Copy verbatim the block of lines in the entries below whose first line contains "What bpy script" and whose last line contains "five panes of". Leave out all other lines.

DATA SHOWN:
[BEGIN]

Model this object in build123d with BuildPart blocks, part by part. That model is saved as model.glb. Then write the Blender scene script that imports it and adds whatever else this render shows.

[END]
[BEGIN]

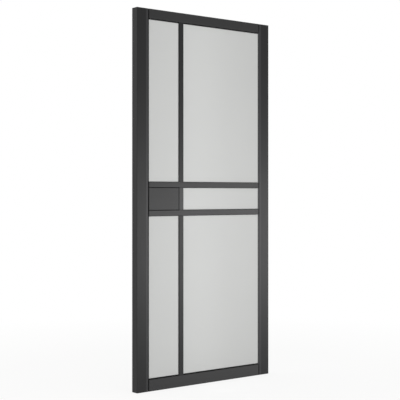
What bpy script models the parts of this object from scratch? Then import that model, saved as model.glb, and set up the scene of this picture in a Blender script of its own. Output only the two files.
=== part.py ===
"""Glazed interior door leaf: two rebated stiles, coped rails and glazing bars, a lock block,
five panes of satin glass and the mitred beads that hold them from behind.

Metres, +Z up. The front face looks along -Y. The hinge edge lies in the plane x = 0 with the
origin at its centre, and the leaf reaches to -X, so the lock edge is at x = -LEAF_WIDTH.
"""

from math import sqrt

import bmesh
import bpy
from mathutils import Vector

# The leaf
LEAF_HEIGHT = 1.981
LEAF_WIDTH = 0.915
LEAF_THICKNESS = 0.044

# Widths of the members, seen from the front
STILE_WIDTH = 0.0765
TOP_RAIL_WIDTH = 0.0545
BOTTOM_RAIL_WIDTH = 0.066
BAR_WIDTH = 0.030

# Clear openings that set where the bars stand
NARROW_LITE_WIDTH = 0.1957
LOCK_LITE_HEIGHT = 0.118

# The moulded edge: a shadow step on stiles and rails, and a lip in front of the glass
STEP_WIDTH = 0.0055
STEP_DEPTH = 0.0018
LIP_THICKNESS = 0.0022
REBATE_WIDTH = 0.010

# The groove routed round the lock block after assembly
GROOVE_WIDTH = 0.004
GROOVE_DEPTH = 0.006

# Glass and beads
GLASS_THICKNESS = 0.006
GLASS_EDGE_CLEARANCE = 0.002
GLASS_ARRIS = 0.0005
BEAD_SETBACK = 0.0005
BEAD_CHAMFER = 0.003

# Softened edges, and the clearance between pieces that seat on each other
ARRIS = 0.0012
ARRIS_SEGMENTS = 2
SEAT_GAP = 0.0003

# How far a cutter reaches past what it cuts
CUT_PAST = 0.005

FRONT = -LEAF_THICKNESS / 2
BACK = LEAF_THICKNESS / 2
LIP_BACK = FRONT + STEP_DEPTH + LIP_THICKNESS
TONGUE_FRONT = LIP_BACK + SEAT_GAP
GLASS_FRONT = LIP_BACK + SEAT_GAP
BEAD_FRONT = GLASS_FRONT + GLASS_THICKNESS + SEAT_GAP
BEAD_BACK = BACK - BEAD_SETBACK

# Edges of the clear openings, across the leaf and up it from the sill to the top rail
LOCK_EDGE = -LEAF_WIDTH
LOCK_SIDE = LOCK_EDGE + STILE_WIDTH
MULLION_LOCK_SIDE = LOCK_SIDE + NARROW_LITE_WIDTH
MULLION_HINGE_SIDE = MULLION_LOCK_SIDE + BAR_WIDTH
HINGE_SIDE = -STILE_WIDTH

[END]

COMPLETE OUTPUT:
What bpy script models the parts of this object from scratch? Then import that model, saved as model.glb, and set up the scene of this picture in a Blender script of its own. Output only the two files.
=== part.py ===
"""Glazed interior door leaf: two rebated stiles, coped rails and glazing bars, a lock block,
five panes of satin glass and the mitred beads that hold them from behind.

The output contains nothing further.